- _SHORT PROBLEM_
Begin at the first line below and copy each line exactly, ending with the line where "edge to -X." appears.

* start THE INPUT *

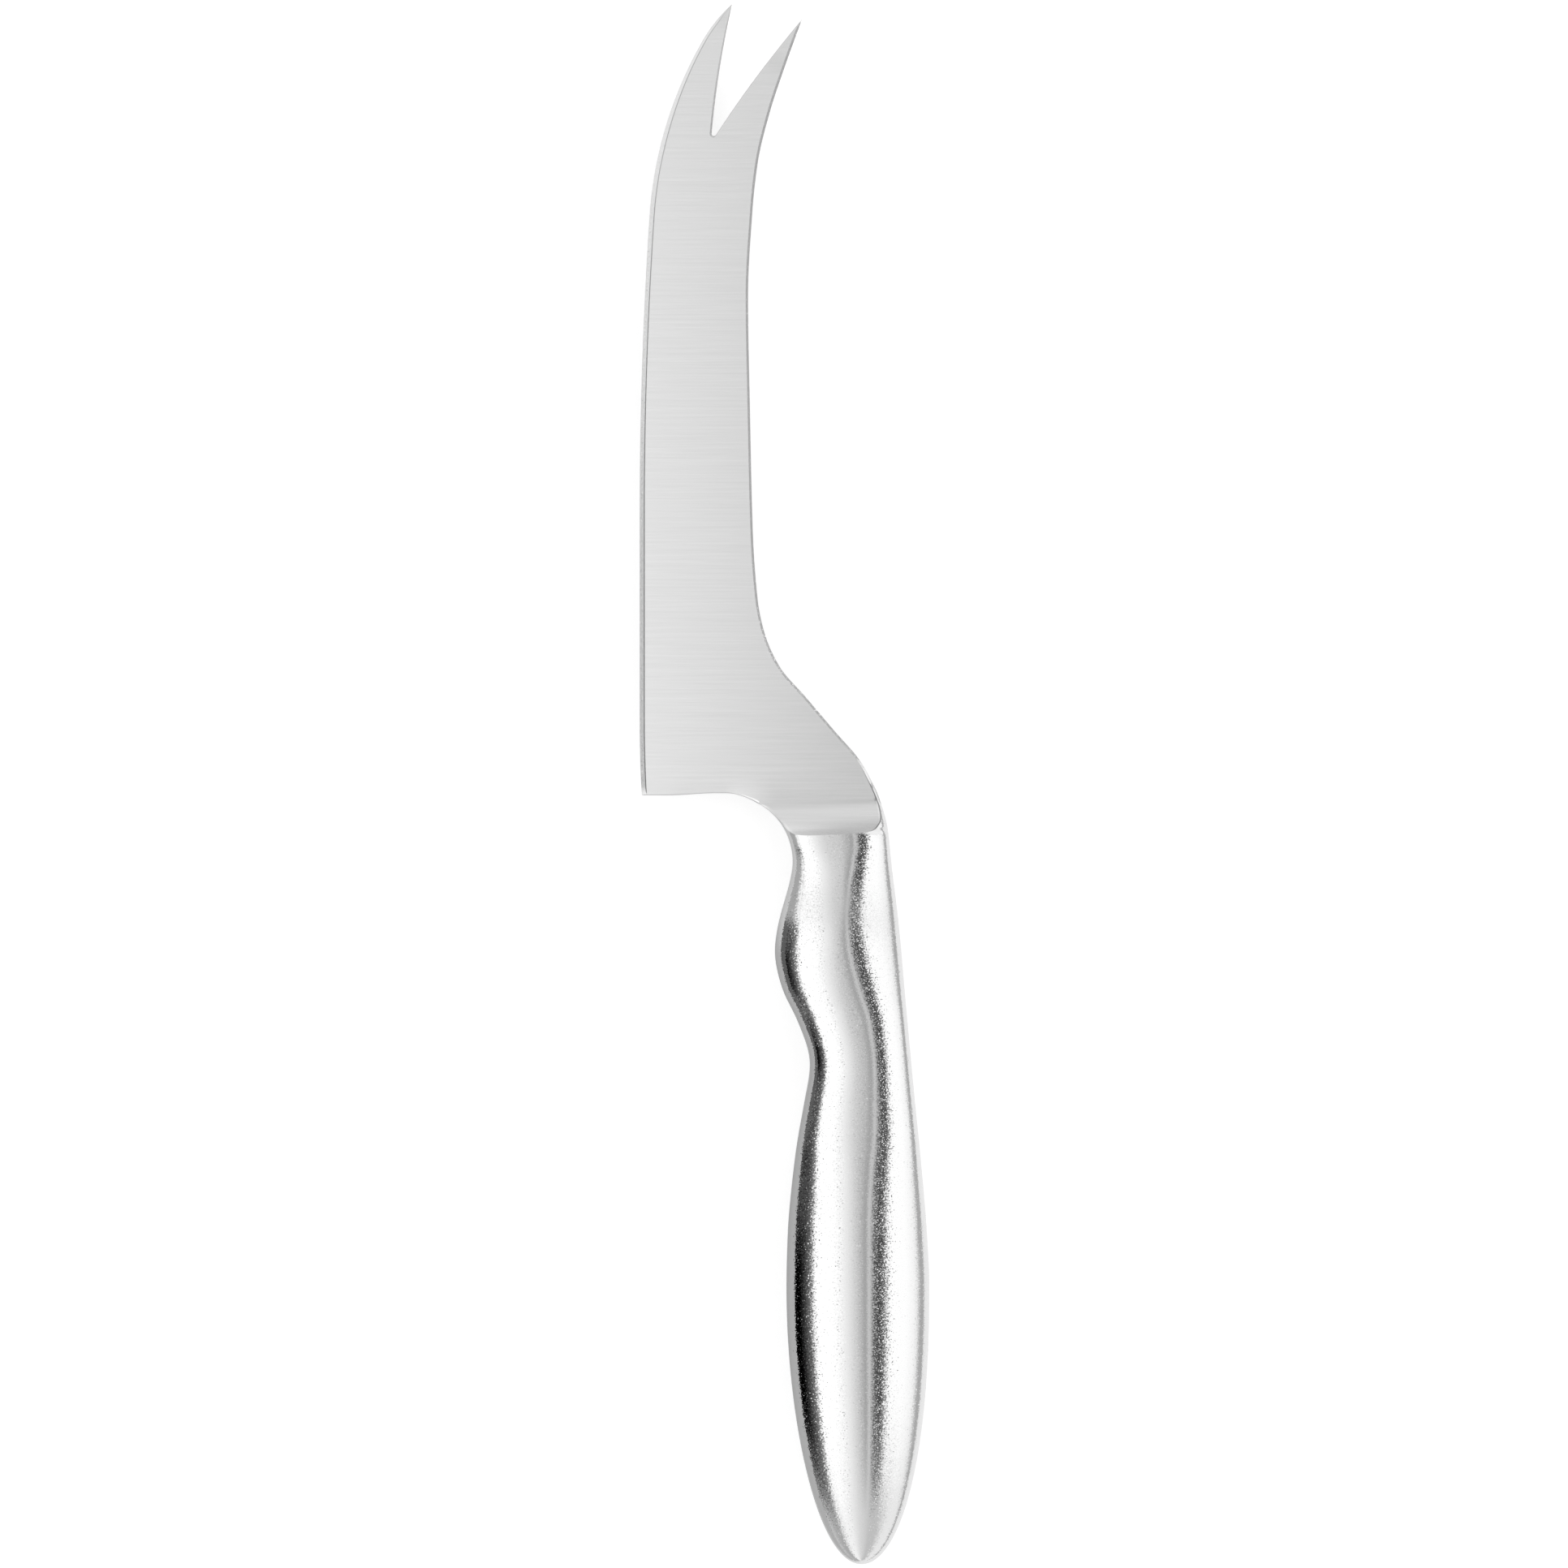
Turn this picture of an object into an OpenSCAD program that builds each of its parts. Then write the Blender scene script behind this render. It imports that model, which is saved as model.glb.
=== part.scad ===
// Fork-tipped cheese knife, all steel, with a hollow handle.
// Millimetres. Lengths across the knife are measured from the line of the cutting edge,
// and lengths along it from the heel, the square corner where the cutting edge ends.
// The long prong's tip points to +Y, the butt to -Y, the cutting edge to -X.

/* [Blade] */
// Heel to the tip of the long prong
blade_l = 130; // [120:1:145]
// Cutting edge to the back at the narrowest part of the blade
blade_w = 17.8; // [16:0.1:20]
// Thickness of the sheet that the blade is stamped from
stock_t = 2; // [1.6:0.1:2.6]
// How far from the edge the tapered grind runs out into the full sheet
taper_w = 20; // [19:0.25:21]
// Thickness where the tapered grind meets the sharpened bevel
behind_edge_t = 0.6; // [0.4:0.05:0.9]
// Width of the sharpened bevel
bevel_w = 0.85; // [0.5:0.05:1.2]
// Thickness left at the cutting edge itself
edge_t = 0.1; // [0.05:0.01:0.2]

/* [Curve of the cutting edge] */
// Radius of the slow curve that follows the straight stretch
slow_r = 730; // [500:10:900]
// Sweep of the slow curve in degrees
slow_sweep = 3.8; // [3:0.1:4.5]
// Radius of the belly below the tip
belly_r = 67; // [55:1:80]
// Sweep of the belly in degrees
belly_sweep = 26; // [22:0.5:28]
// Radius of the last curve into the tip
tip_r = 24; // [22:0.5:30]
// Sweep of the last curve in degrees
tip_sweep = 18.5; // [14:0.5:22]

/* [Fork] */
// Sideways distance between the two tips
fork_gape = 11.5; // [10:0.1:13]
// How far the short prong's tip stays below the long one's
short_tip_drop = 2.5; // [1:0.1:5]
// Depth of the notch below the long prong's tip
notch_d = 21.7; // [16:0.1:26]
// Notch bottom, across from the cutting edge line
notch_x = 12.2; // [11:0.1:13]
// Radius of the notch bottom
notch_r = 0.4; // [0.3:0.05:0.8]
// How far each side of the notch bows towards the cutting edge
notch_bow = 0.35; // [0:0.05:0.6]

/* [Neck] */
// Radius of the quarter round between the heel line and the neck
choil_r = 11; // [8:0.5:13]
// Finger side of the neck
neck_front_x = 25.2; // [23:0.1:27]
// Back of the neck
neck_back_x = 41.35; // [39:0.05:43]
// Thickness of the neck
neck_t = 8.1; // [7:0.1:9.5]
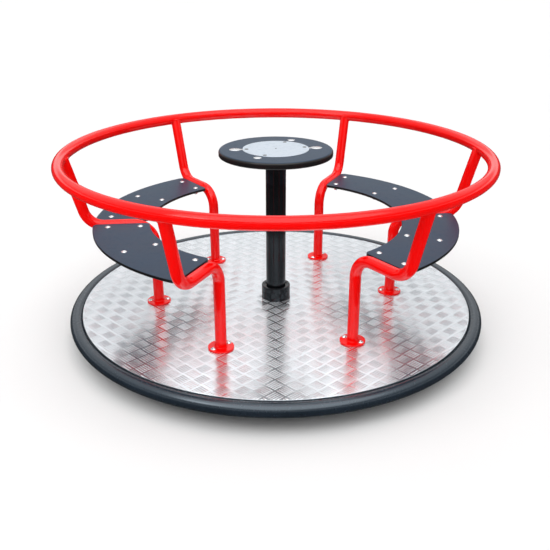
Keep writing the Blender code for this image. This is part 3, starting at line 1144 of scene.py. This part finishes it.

* end THE INPUT *

- _EXERCISE RESULT_
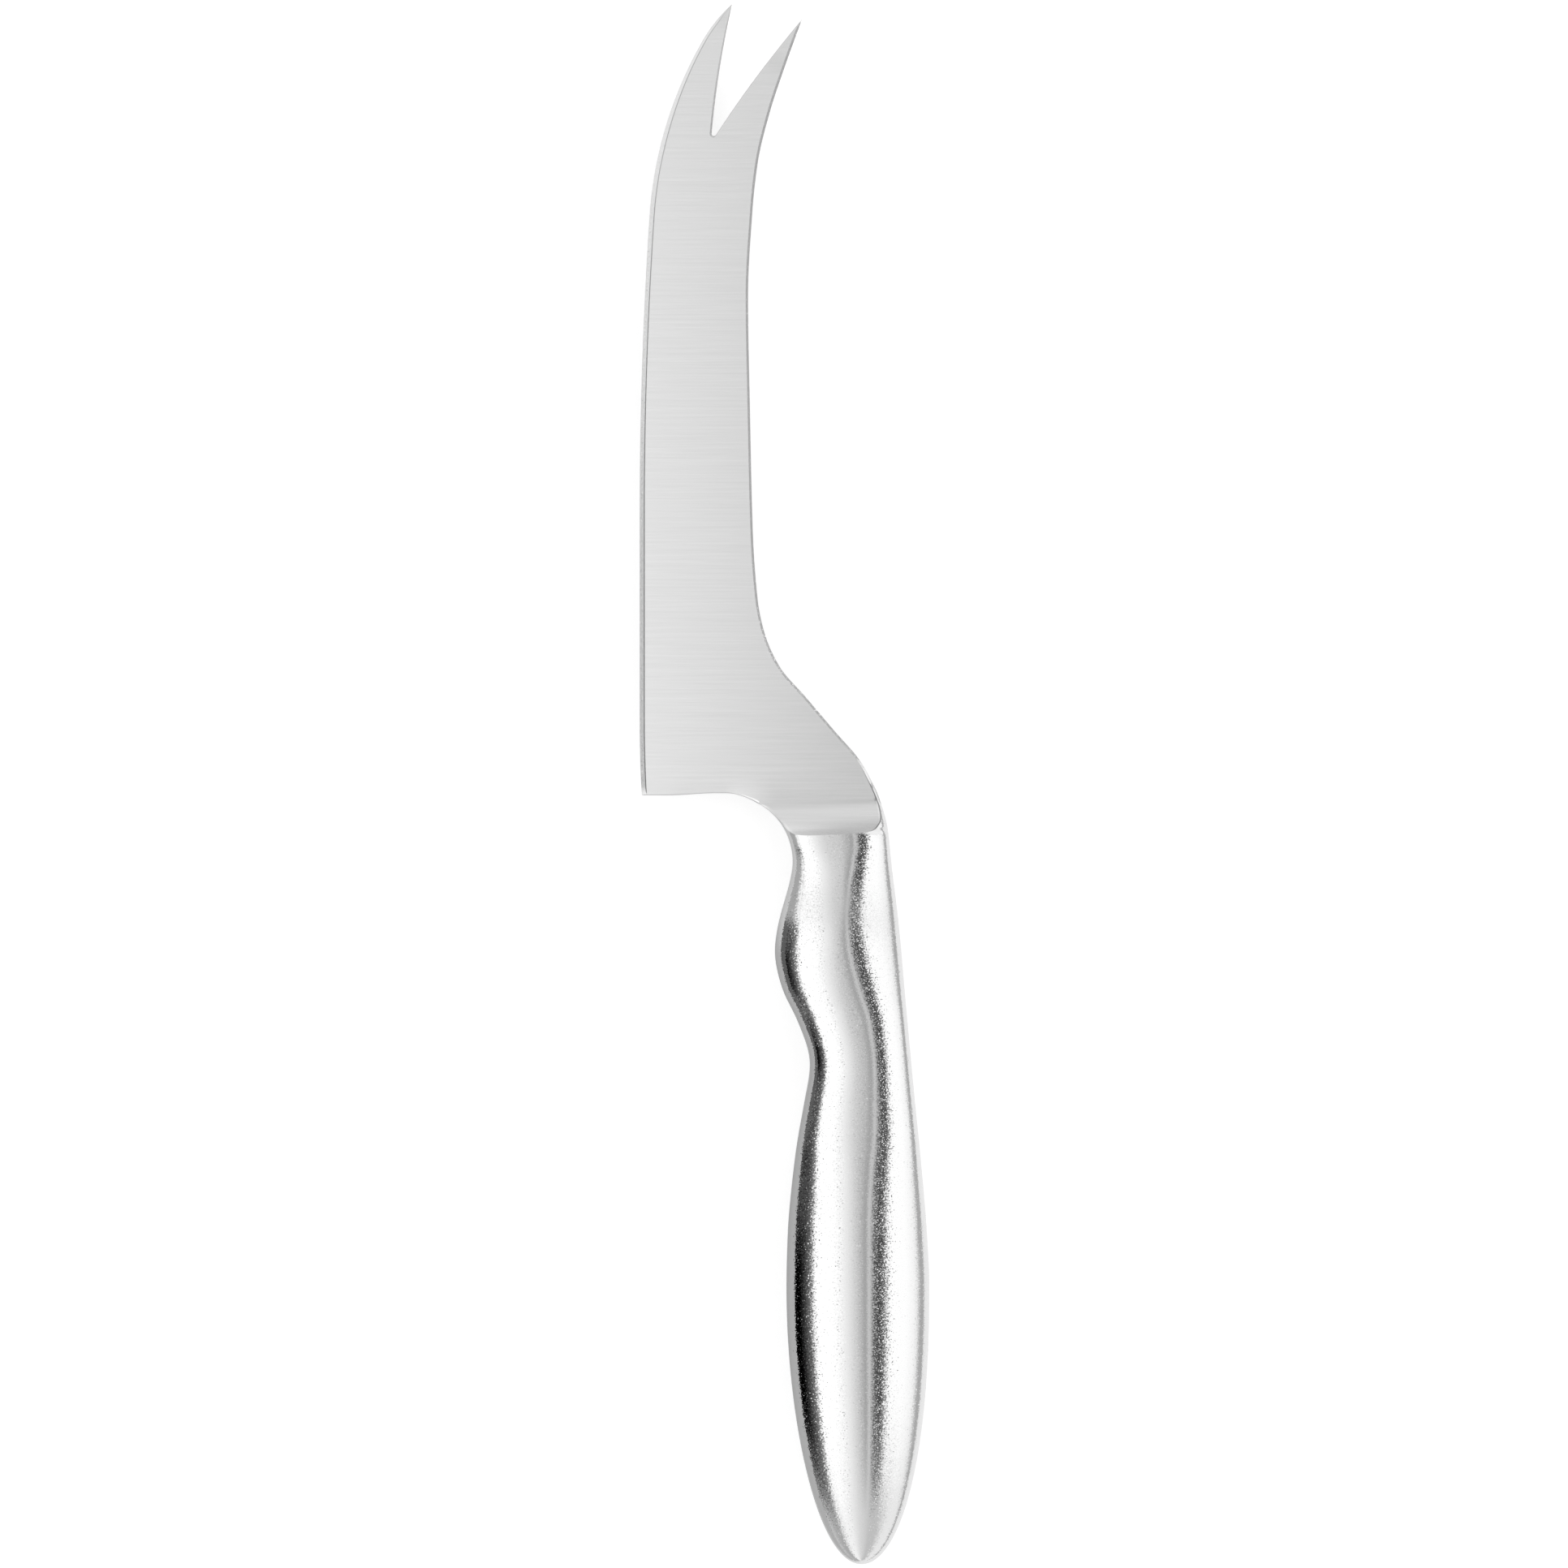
Turn this picture of an object into an OpenSCAD program that builds each of its parts. Then write the Blender scene script behind this render. It imports that model, which is saved as model.glb.
=== part.scad ===
// Fork-tipped cheese knife, all steel, with a hollow handle.
// Millimetres. Lengths across the knife are measured from the line of the cutting edge,
// and lengths along it from the heel, the square corner where the cutting edge ends.
// The long prong's tip points to +Y, the butt to -Y, the cutting edge to -X.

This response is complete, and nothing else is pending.